The U.S. is experiencing a drilling and production bonanza in oil and natural gas, the latter of which is composed primarily of methane. As a result, natural gas prices have plummeted and supplies have exploded.

Natural gas burns cleaner and produces less carbon dioxide per unit of energy delivered than coal and is displacing coal as the primary fuel for U.S. electricity generation.
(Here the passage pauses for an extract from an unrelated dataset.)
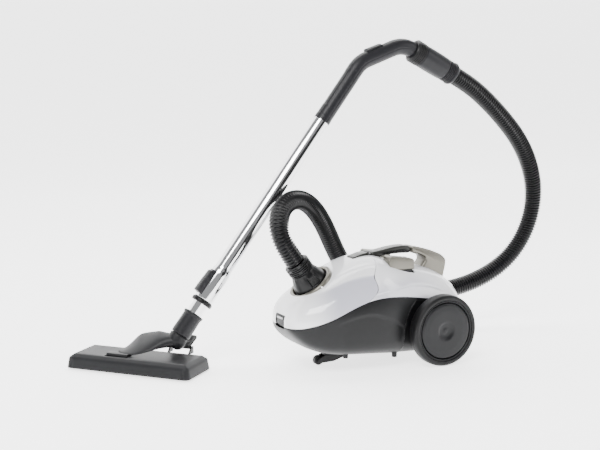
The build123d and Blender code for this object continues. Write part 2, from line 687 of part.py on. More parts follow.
with BuildPart() as bent_handle:
    with BuildLine():
        FilletPolyline(WAND_TOP, CORNER_1, CORNER_2, HANDLE_END, radius=HANDLE_RADII)
    with BuildSketch(WAND.offset(OUTER_END)):
        Circle(HANDLE_R)
        Circle(HANDLE_BORE, mode=Mode.SUBTRACT)
    sweep()
    add(tube(WAND, OUTER_BORE - RUN, HANDLE_BORE, OUTER_END - HANDLE_SPIGOT, OUTER_END + 1).part)
save(bent_handle, "bent_handle")

with BuildPart() as suction_slider:
    with BuildSketch(ON_RUN.offset(VENT_SLIDER[0])):
        with Locations((HANDLE_R + 2.5, 0)):
            Rectangle(9, VENT_SLIDER[2])
        Circle(HANDLE_R + GAP, mode=Mode.SUBTRACT)
    extrude(amount=VENT_SLIDER[1])
save(suction_slider, "suction_slider")

swivel_ribs = [[(COLLAR_R - 1, q), (COLLAR_R, q), (COLLAR_R, q + 1.5), (COLLAR_R - 1, q + 1.5)]
               for q in range(-4, 16, 4)]
swivel_collar = turned(BARREL, [(HANDLE_R + RUN, COLLAR_START), (22, COLLAR_START),
                                (COLLAR_R - 1, -3), (COLLAR_R - 1, BARREL_START),
                                (HANDLE_R + RUN, BARREL_START)], *swivel_ribs)
save(swivel_collar, "swivel_collar")
hose_end_barrel = turned(BARREL, [(HOSE_BORE, BARREL_START), (BARREL_R, BARREL_START),
                                  (BARREL_R, 92), (22.5, 94), (22.5, 99), (BARREL_R, 101),
                                  (BARREL_R, BARREL_END), (HOSE_BORE, BARREL_END)])
save(hose_end_barrel, "hose_end_barrel")


# ---- hose ----------------------------------------------------------------------------------------
def arc_radii(points):
    """0.45 of the shorter run beside each corner, over the tangent of half the turn there."""
    radii = []
    for before, corner, after in zip(points, points[1:], points[2:]):
        first = corner - before
        second = after - corner
        half_turn = math.radians(first.get_angle(second)) / 2
        radii.append(0.45 * min(first.length, second.length) / math.tan(half_turn))
    return radii


def hose_length(edges):
    """Length of a hose's centre line."""
    return sum(edge.length for edge in edges)


HOSE_START = INLET_PLANE.origin + INLET_PLANE.z_dir * SLEEVE_END
HOSE_FINISH = BARREL.origin + BARREL_DIR * BARREL_END
HOSE_OUT = HOSE_START + INLET_PLANE.z_dir * HOSE_LEAD
HOSE_IN = HOSE_FINISH + BARREL_DIR * HOSE_TAIL
front_route = [HOSE_START, HOSE_OUT] + [Vector(*place(*p)) for p in HOSE_FRONT + [HOSE_JOIN]]
rear_route = [Vector(*place(*p)) for p in [HOSE_JOIN] + HOSE_REAR] + [HOSE_IN, HOSE_FINISH]
for route, name in ((front_route, "hose_front"), (rear_route, "hose_rear")):
    corner_radii = arc_radii(route)
    with BuildPart() as hose:
        with BuildLine() as path:
            FilletPolyline(*route, radius=corner_radii)
        with BuildSketch(Plane(origin=route[0], z_dir=route[1] - route[0])):
            Circle(HOSE_R)
            Circle(HOSE_BORE, mode=Mode.SUBTRACT)
        sweep()
    save(hose, name)
    length = hose_length(path.edges())
    wall_area = math.pi * (HOSE_R ** 2 - HOSE_BORE ** 2)
    print(name, "radii", [round(r) for r in corner_radii], "length", round(length),
          "volume ratio", round(hose.part.volume / (wall_area * length), 4))

# ---- floor head ----------------------------------------------------------------------------------
HEAD_U = Vector(math.cos(HEAD_YAW), math.sin(HEAD_YAW), 0)
HEAD_V = Vector(-math.sin(HEAD_YAW), math.cos(HEAD_YAW), 0)
HEAD_FLOOR = Plane(origin=place(HEAD[0], HEAD[1], 0), x_dir=HEAD_U, z_dir=(0, 0, 1))


def head_block(u, v, z):
    """A box between pairs of limits, in the head's own directions."""
    with BuildPart() as solid:
        with BuildSketch(HEAD_FLOOR.offset(z[0])):
            with Locations(((u[0] + u[1]) / 2, (v[0] + v[1]) / 2)):
                Rectangle(u[1] - u[0], v[1] - v[0])
        extrude(amount=z[1] - z[0])
    return solid


def along_head(u, v, z):
    """Plane with its normal along the head, at a point: local (v, z)."""
    spot = HEAD_FLOOR.origin + HEAD_U * u + HEAD_V * v + Vector(0, 0, z)
    return Plane(origin=spot, x_dir=HEAD_V, z_dir=HEAD_U)


PEDAL_LUGS = (PEDAL_U - FOOT_PEDAL[0] / 2 - 3.4, PEDAL_U + FOOT_PEDAL[0] / 2 + GAP)
with BuildPart() as head_shell:
    with BuildSketch(HEAD_FLOOR.offset(HEAD_FOOT)):
        with Locations((0, HEAD_MIDDLE)):
            RectangleRounded(HEAD_LENGTH, HEAD_WIDTH, HEAD_CORNER)
    extrude(amount=HEAD_TOP - HEAD_FOOT, taper=HEAD_TAPER)
    fillet(head_shell.faces().sort_by(Axis.Z)[-1].edges(), 2)
    with BuildSketch(HEAD_FLOOR.offset(HEAD_FOOT)):
        with Locations((0, HEAD_MIDDLE)):
            Rectangle(HEAD_LENGTH - 2 * HEAD_WALL, HEAD_WIDTH - 2 * HEAD_WALL)
    extrude(amount=CAVITY_TOP - HEAD_FOOT, mode=Mode.SUBTRACT)
    add(head_block((TILT_SPAN[0] - GAP, TILT_SPAN[1] + GAP), (-43, -5), (CAVITY_TOP - 1, 40)).part,
        mode=Mode.SUBTRACT)
    with BuildSketch(along_head(TILT_SPAN[0] - 5, TILT_V, TILT_Z)):
        Circle(TILT_PIN_R)
    extrude(amount=TILT_SPAN[1] - TILT_SPAN[0] + 10, mode=Mode.SUBTRACT)
    for low in PEDAL_LUGS:
        add(head_block((low, low + 3), (45, PEDAL_V + 3.5), (26, PEDAL_Z + 3.5)).part)
    with BuildSketch(along_head(PEDAL_LUGS[0], PEDAL_V, PEDAL_Z)):
        Circle(PEDAL_PIN_R + RUN)
    extrude(amount=PEDAL_LUGS[1] - PEDAL_LUGS[0] + 3, mode=Mode.SUBTRACT)
save(head_shell, "head_shell")

save(tube(along_head(TILT_SPAN[0] - 5, TILT_V, TILT_Z), TILT_PIN_R, 0, 0,
          TILT_SPAN[1] - TILT_SPAN[0] + 10), "neck_pivot_pin")

TONGUE_FROM = (-31.0, -6.0)
TONGUE_TO = (52.0, 30.0)
reach = HEAD_U * (TONGUE_TO[0] - TONGUE_FROM[0]) + HEAD_V * (TONGUE_TO[1] - TONGUE_FROM[1])
tongue_start = HEAD_FLOOR.origin + HEAD_U * TONGUE_FROM[0] + HEAD_V * TONGUE_FROM[1]
TONGUE = Plane(origin=tongue_start, x_dir=(0, 0, 1), z_dir=reach)
with BuildPart() as neck_elbow:
    with BuildSketch(TONGUE):
        with Locations((TONGUE_BOTTOM + 3, 0)):
            RectangleRounded(6, 50, 2)
    with BuildSketch(TONGUE.offset(reach.length)):
        with Locations((TONGUE_BOTTOM + 16, 0)):
            RectangleRounded(24, 34, 8)
    loft()
    with BuildSketch(WAND.offset(KNUCKLE_END)):
        Circle(KNUCKLE_R)
    extrude(amount=-KNUCKLE_END)
    add(head_block((TILT_SPAN[0], TILT_SPAN[1]), (TILT_V - 5, TILT_V + 11), (TILT_Z + 6, 36)).part)
    with BuildSketch(along_head(TILT_SPAN[0], TILT_V, TILT_Z)):
        Circle(TILT_R)
    extrude(amount=TILT_SPAN[1] - TILT_SPAN[0])
    with BuildSketch(along_head(TILT_SPAN[0], TILT_V, TILT_Z)):
        Circle(TILT_PIN_R + RUN)
    extrude(amount=TILT_SPAN[1] - TILT_SPAN[0], mode=Mode.SUBTRACT)
    with BuildSketch(WAND.offset(SPIGOT_END - GAP)):
        Circle(SPIGOT_R + RUN)
    extrude(amount=GAP - SPIGOT_END, mode=Mode.SUBTRACT)
save(neck_elbow, "neck_elbow")

CAVITY_U = HEAD_LENGTH / 2 - HEAD_WALL - GAP
CAVITY_V = HEAD_WIDTH / 2 - HEAD_WALL - GAP
with BuildPart() as sole_plate:
    add(head_block((-CAVITY_U, CAVITY_U), (HEAD_MIDDLE - CAVITY_V, HEAD_MIDDLE + CAVITY_V),
                   (3, 6)).part)
    with BuildSketch(HEAD_FLOOR):
        with Locations((0, -3)):
            Rectangle(190, 16)
        for v in STRIP_SPOTS:
            with Locations((0, v)):
                Rectangle(STRIP_LENGTH + 2 * GAP, STRIP_WIDTH + 2 * GAP)
        with Locations(*ROLLER_SPOTS):
            Rectangle(12, 16)
    extrude(amount=10, mode=Mode.SUBTRACT)
    for u, v in ROLLER_SPOTS:
        add(tube(along_head(u, v, ROLLER_R), ROLLER_PIN_R, 0, -7.5, 7.5).part)
        for low in (-8.5, 6):
            add(head_block((u + low, u + low + 2.5), (v - 3, v + 3), (4, 9)).part)
save(sole_plate, "sole_plate")

with BuildPart() as lint_strips:
    with BuildSketch(HEAD_FLOOR):
        for v in LINT_SPOTS:
            with Locations((0, v)):
                Rectangle(196, 9)
    extrude(amount=3)
save(lint_strips, "lint_strips")

with BuildPart() as brush_strips:
    for v in STRIP_SPOTS:
        add(head_block((-STRIP_LENGTH / 2, STRIP_LENGTH / 2),
                       (v - STRIP_WIDTH / 2, v + STRIP_WIDTH / 2), (0.5, 9.5)).part)
    for u in (-75, 75):
        add(head_block((u - 4, u + 4), STRIP_SPOTS, (7.5, 9.5)).part)
save(brush_strips, "brush_strips")

with BuildPart() as head_rollers:
    for u, v in ROLLER_SPOTS:
        add(tube(along_head(u, v, ROLLER_R), ROLLER_R, ROLLER_PIN_R + RUN, -4.5, 4.5).part)
save(head_rollers, "head_rollers")

slope = math.radians(FOOT_PEDAL_SLOPE)
PEDAL_DIR = HEAD_V * math.cos(slope) + Vector(0, 0, math.sin(slope))
hinge_spot = HEAD_FLOOR.origin + HEAD_U * PEDAL_U + HEAD_V * PEDAL_V + Vector(0, 0, PEDAL_Z)
PEDAL_PLANE = Plane(origin=hinge_spot, x_dir=HEAD_U, z_dir=HEAD_U.cross(PEDAL_DIR))
with BuildPart() as head_pedal:
    with BuildSketch(PEDAL_PLANE.offset(2.2)):
        with Locations((0, FOOT_PEDAL[1] / 2 - 1)):
            RectangleRounded(FOOT_PEDAL[0], FOOT_PEDAL[1] + 2, 5)
    extrude(amount=FOOT_PEDAL[2])
    with BuildSketch(along_head(PEDAL_U - FOOT_PEDAL[0] / 2, PEDAL_V, PEDAL_Z)):
        Circle(3.2)
    extrude(amount=FOOT_PEDAL[0])
    with BuildSketch(along_head(PEDAL_LUGS[0], PEDAL_V, PEDAL_Z)):
        Circle(PEDAL_PIN_R)
    extrude(amount=PEDAL_LUGS[1] - PEDAL_LUGS[0] + 3)
save(head_pedal, "head_pedal")
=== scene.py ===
"""Looks of a canister vacuum cleaner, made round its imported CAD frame.

Lengths are millimetres in the canister's own datum (its mid-plane is y = 0 and the floor is z = 0)
until `place` turns them into metres in the shared frame.
"""
import json
import logging
import math
from dataclasses import dataclass
from enum import Enum
from typing import Callable, Optional, Sequence

import bmesh
import bpy
import numpy as np
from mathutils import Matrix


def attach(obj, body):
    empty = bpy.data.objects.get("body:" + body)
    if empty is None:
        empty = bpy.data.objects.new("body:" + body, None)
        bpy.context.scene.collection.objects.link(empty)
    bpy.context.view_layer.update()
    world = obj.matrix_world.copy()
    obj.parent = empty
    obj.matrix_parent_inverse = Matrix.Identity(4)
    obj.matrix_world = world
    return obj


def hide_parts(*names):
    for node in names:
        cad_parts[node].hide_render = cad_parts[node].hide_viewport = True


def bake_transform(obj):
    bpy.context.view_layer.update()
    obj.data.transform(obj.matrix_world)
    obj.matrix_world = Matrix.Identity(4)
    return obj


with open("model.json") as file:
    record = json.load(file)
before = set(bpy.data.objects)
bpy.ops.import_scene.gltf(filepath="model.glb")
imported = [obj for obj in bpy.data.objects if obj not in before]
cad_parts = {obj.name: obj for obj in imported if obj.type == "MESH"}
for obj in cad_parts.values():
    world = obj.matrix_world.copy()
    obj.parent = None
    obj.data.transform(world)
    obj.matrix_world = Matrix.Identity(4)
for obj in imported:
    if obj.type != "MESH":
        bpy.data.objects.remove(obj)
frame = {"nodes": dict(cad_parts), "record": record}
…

But high leakage from oil and natural gas wells could change that climate-change advantage.

Consequently, the new methane emission figures for oil and natural gas production are likely to add heat to a long running debate between fossil-fuel advocates and a growing number of atmospheric scientists, who say EPA and industry methane leakage figures have been too low.

“EPA’s methane emissions revisions will nudge natural gas leakage figure upwards,” says Robert Jackson, a Stanford University professor and earth scientist. “Natural gas still looks a little better than coal, particularly when other coal-related air pollution is considered, but the difference is shrinking.”

The oil industry’s American Petroleum Institute disagrees. “EPA has made a significant change in its inventory methodology, and we believe it is seriously flawed,” says vice president Kyle Isakower.

Meanwhile, EPA is considering new regulations for methane emissions, which will focus on oil and gas production facilities.

Overall U.S. emissions in 2014 totaled 6,870 million metric tons of carbon dioxide equivalents, which compares with 7,442 MMT in 2007, the year with nation’s highest recorded releases of greenhouse gases. Electricity generation contributed about 30% of U.S. greenhouse gas emissions, in 2014, followed by transportation at 26% and industrial activities with 21%. The remainder is from agricultural, residential, and commercial sectors.